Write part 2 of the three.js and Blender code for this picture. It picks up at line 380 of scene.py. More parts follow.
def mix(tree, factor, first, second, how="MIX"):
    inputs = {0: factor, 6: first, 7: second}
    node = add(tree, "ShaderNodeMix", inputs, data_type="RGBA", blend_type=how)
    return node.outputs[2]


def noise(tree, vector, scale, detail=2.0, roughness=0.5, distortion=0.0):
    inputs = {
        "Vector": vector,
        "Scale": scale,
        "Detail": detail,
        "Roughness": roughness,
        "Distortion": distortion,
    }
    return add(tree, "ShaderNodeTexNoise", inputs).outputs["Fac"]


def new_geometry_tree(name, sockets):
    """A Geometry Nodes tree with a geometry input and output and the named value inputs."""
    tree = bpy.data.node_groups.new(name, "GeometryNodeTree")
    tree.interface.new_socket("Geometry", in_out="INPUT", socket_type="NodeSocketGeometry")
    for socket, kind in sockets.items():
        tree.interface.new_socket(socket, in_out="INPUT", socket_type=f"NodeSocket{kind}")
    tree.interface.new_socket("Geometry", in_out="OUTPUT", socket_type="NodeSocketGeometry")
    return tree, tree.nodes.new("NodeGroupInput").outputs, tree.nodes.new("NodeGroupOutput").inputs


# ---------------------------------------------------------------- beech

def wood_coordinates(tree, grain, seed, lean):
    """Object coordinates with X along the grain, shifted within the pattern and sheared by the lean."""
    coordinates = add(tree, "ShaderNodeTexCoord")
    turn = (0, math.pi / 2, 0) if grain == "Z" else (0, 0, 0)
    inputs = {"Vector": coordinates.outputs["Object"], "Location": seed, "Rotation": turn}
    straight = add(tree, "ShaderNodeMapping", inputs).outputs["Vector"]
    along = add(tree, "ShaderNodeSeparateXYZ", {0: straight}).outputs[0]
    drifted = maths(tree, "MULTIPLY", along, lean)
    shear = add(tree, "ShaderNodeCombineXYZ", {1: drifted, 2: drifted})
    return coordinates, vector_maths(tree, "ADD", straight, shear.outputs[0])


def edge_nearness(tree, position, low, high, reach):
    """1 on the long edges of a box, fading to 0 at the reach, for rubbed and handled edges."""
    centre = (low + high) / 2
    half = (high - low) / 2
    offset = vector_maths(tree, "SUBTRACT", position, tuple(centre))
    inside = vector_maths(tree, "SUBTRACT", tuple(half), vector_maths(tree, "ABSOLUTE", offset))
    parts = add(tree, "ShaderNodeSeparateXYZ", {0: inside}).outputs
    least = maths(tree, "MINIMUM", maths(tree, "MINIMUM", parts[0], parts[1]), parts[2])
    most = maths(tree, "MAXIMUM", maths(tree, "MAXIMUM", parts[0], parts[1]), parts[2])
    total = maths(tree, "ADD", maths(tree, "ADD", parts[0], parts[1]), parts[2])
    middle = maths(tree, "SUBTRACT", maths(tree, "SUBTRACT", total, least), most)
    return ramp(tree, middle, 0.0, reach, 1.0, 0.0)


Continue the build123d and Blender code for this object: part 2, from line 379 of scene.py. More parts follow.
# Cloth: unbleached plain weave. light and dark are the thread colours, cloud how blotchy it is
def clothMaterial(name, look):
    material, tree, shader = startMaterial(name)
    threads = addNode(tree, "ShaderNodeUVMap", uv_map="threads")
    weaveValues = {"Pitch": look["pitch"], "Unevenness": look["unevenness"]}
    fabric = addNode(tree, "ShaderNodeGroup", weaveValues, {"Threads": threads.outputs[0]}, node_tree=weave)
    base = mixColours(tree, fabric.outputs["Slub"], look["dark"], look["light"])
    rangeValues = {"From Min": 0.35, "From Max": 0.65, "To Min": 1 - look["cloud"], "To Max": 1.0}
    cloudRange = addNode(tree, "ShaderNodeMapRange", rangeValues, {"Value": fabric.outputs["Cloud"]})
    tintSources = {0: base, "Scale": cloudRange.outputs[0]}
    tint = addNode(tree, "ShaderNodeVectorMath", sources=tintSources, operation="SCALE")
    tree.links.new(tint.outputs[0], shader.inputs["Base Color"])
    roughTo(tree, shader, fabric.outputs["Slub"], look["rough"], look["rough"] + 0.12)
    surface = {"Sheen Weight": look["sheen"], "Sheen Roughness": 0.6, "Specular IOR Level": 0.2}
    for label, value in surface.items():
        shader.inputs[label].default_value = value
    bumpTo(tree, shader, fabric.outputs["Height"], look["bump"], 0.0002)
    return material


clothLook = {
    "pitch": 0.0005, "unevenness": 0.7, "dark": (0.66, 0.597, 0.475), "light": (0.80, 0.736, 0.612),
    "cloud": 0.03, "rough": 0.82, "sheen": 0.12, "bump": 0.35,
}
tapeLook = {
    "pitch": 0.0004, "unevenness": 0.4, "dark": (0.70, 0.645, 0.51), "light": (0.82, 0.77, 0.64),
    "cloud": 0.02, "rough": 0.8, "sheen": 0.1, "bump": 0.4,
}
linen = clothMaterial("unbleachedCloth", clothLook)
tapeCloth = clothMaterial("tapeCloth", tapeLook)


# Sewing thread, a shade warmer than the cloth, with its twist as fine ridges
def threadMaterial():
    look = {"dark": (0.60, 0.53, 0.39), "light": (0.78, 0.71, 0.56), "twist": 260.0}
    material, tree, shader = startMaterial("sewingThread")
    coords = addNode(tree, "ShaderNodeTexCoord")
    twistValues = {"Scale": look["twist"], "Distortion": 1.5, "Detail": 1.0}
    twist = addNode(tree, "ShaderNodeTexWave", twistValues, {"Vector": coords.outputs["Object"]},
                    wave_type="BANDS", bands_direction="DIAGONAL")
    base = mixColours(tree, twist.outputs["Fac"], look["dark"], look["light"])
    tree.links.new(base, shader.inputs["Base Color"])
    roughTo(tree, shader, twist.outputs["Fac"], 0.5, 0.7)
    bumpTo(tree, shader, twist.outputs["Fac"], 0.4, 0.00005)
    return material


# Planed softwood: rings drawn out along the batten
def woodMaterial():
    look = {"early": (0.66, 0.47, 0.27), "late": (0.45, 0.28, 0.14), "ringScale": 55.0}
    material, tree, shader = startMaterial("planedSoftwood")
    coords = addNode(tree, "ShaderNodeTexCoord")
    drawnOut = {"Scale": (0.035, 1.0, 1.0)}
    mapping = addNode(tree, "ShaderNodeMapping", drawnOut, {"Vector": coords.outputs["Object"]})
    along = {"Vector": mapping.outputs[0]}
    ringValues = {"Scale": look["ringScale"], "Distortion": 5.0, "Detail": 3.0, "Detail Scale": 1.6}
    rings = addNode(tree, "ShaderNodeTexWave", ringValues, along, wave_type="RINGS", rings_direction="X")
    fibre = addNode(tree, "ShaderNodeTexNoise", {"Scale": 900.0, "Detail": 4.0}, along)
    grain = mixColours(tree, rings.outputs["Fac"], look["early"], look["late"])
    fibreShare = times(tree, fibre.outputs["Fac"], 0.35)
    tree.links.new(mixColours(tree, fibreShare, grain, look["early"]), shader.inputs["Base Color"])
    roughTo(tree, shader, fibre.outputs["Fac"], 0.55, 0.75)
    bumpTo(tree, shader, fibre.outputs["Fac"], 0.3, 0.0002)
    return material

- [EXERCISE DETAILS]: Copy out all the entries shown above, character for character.

- [WRITTEN SOLUTION]:
Write part 2 of the three.js and Blender code for this picture. It picks up at line 380 of scene.py. More parts follow.
def mix(tree, factor, first, second, how="MIX"):
    inputs = {0: factor, 6: first, 7: second}
    node = add(tree, "ShaderNodeMix", inputs, data_type="RGBA", blend_type=how)
    return node.outputs[2]


def noise(tree, vector, scale, detail=2.0, roughness=0.5, distortion=0.0):
    inputs = {
        "Vector": vector,
        "Scale": scale,
        "Detail": detail,
        "Roughness": roughness,
        "Distortion": distortion,
    }
    return add(tree, "ShaderNodeTexNoise", inputs).outputs["Fac"]


def new_geometry_tree(name, sockets):
    """A Geometry Nodes tree with a geometry input and output and the named value inputs."""
    tree = bpy.data.node_groups.new(name, "GeometryNodeTree")
    tree.interface.new_socket("Geometry", in_out="INPUT", socket_type="NodeSocketGeometry")
    for socket, kind in sockets.items():
        tree.interface.new_socket(socket, in_out="INPUT", socket_type=f"NodeSocket{kind}")
    tree.interface.new_socket("Geometry", in_out="OUTPUT", socket_type="NodeSocketGeometry")
    return tree, tree.nodes.new("NodeGroupInput").outputs, tree.nodes.new("NodeGroupOutput").inputs


# ---------------------------------------------------------------- beech

def wood_coordinates(tree, grain, seed, lean):
    """Object coordinates with X along the grain, shifted within the pattern and sheared by the lean."""
    coordinates = add(tree, "ShaderNodeTexCoord")
    turn = (0, math.pi / 2, 0) if grain == "Z" else (0, 0, 0)
    inputs = {"Vector": coordinates.outputs["Object"], "Location": seed, "Rotation": turn}
    straight = add(tree, "ShaderNodeMapping", inputs).outputs["Vector"]
    along = add(tree, "ShaderNodeSeparateXYZ", {0: straight}).outputs[0]
    drifted = maths(tree, "MULTIPLY", along, lean)
    shear = add(tree, "ShaderNodeCombineXYZ", {1: drifted, 2: drifted})
    return coordinates, vector_maths(tree, "ADD", straight, shear.outputs[0])


def edge_nearness(tree, position, low, high, reach):
    """1 on the long edges of a box, fading to 0 at the reach, for rubbed and handled edges."""
    centre = (low + high) / 2
    half = (high - low) / 2
    offset = vector_maths(tree, "SUBTRACT", position, tuple(centre))
    inside = vector_maths(tree, "SUBTRACT", tuple(half), vector_maths(tree, "ABSOLUTE", offset))
    parts = add(tree, "ShaderNodeSeparateXYZ", {0: inside}).outputs
    least = maths(tree, "MINIMUM", maths(tree, "MINIMUM", parts[0], parts[1]), parts[2])
    most = maths(tree, "MAXIMUM", maths(tree, "MAXIMUM", parts[0], parts[1]), parts[2])
    total = maths(tree, "ADD", maths(tree, "ADD", parts[0], parts[1]), parts[2])
    middle = maths(tree, "SUBTRACT", maths(tree, "SUBTRACT", total, least), most)
    return ramp(tree, middle, 0.0, reach, 1.0, 0.0)


Continue the build123d and Blender code for this object: part 2, from line 379 of scene.py. More parts follow.
# Cloth: unbleached plain weave. light and dark are the thread colours, cloud how blotchy it is
def clothMaterial(name, look):
    material, tree, shader = startMaterial(name)
    threads = addNode(tree, "ShaderNodeUVMap", uv_map="threads")
    weaveValues = {"Pitch": look["pitch"], "Unevenness": look["unevenness"]}
    fabric = addNode(tree, "ShaderNodeGroup", weaveValues, {"Threads": threads.outputs[0]}, node_tree=weave)
    base = mixColours(tree, fabric.outputs["Slub"], look["dark"], look["light"])
    rangeValues = {"From Min": 0.35, "From Max": 0.65, "To Min": 1 - look["cloud"], "To Max": 1.0}
    cloudRange = addNode(tree, "ShaderNodeMapRange", rangeValues, {"Value": fabric.outputs["Cloud"]})
    tintSources = {0: base, "Scale": cloudRange.outputs[0]}
    tint = addNode(tree, "ShaderNodeVectorMath", sources=tintSources, operation="SCALE")
    tree.links.new(tint.outputs[0], shader.inputs["Base Color"])
    roughTo(tree, shader, fabric.outputs["Slub"], look["rough"], look["rough"] + 0.12)
    surface = {"Sheen Weight": look["sheen"], "Sheen Roughness": 0.6, "Specular IOR Level": 0.2}
    for label, value in surface.items():
        shader.inputs[label].default_value = value
    bumpTo(tree, shader, fabric.outputs["Height"], look["bump"], 0.0002)
    return material


clothLook = {
    "pitch": 0.0005, "unevenness": 0.7, "dark": (0.66, 0.597, 0.475), "light": (0.80, 0.736, 0.612),
    "cloud": 0.03, "rough": 0.82, "sheen": 0.12, "bump": 0.35,
}
tapeLook = {
    "pitch": 0.0004, "unevenness": 0.4, "dark": (0.70, 0.645, 0.51), "light": (0.82, 0.77, 0.64),
    "cloud": 0.02, "rough": 0.8, "sheen": 0.1, "bump": 0.4,
}
linen = clothMaterial("unbleachedCloth", clothLook)
tapeCloth = clothMaterial("tapeCloth", tapeLook)


# Sewing thread, a shade warmer than the cloth, with its twist as fine ridges
def threadMaterial():
    look = {"dark": (0.60, 0.53, 0.39), "light": (0.78, 0.71, 0.56), "twist": 260.0}
    material, tree, shader = startMaterial("sewingThread")
    coords = addNode(tree, "ShaderNodeTexCoord")
    twistValues = {"Scale": look["twist"], "Distortion": 1.5, "Detail": 1.0}
    twist = addNode(tree, "ShaderNodeTexWave", twistValues, {"Vector": coords.outputs["Object"]},
                    wave_type="BANDS", bands_direction="DIAGONAL")
    base = mixColours(tree, twist.outputs["Fac"], look["dark"], look["light"])
    tree.links.new(base, shader.inputs["Base Color"])
    roughTo(tree, shader, twist.outputs["Fac"], 0.5, 0.7)
    bumpTo(tree, shader, twist.outputs["Fac"], 0.4, 0.00005)
    return material


# Planed softwood: rings drawn out along the batten
def woodMaterial():
    look = {"early": (0.66, 0.47, 0.27), "late": (0.45, 0.28, 0.14), "ringScale": 55.0}
    material, tree, shader = startMaterial("planedSoftwood")
    coords = addNode(tree, "ShaderNodeTexCoord")
    drawnOut = {"Scale": (0.035, 1.0, 1.0)}
    mapping = addNode(tree, "ShaderNodeMapping", drawnOut, {"Vector": coords.outputs["Object"]})
    along = {"Vector": mapping.outputs[0]}
    ringValues = {"Scale": look["ringScale"], "Distortion": 5.0, "Detail": 3.0, "Detail Scale": 1.6}
    rings = addNode(tree, "ShaderNodeTexWave", ringValues, along, wave_type="RINGS", rings_direction="X")
    fibre = addNode(tree, "ShaderNodeTexNoise", {"Scale": 900.0, "Detail": 4.0}, along)
    grain = mixColours(tree, rings.outputs["Fac"], look["early"], look["late"])
    fibreShare = times(tree, fibre.outputs["Fac"], 0.35)
    tree.links.new(mixColours(tree, fibreShare, grain, look["early"]), shader.inputs["Base Color"])
    roughTo(tree, shader, fibre.outputs["Fac"], 0.55, 0.75)
    bumpTo(tree, shader, fibre.outputs["Fac"], 0.3, 0.0002)
    return material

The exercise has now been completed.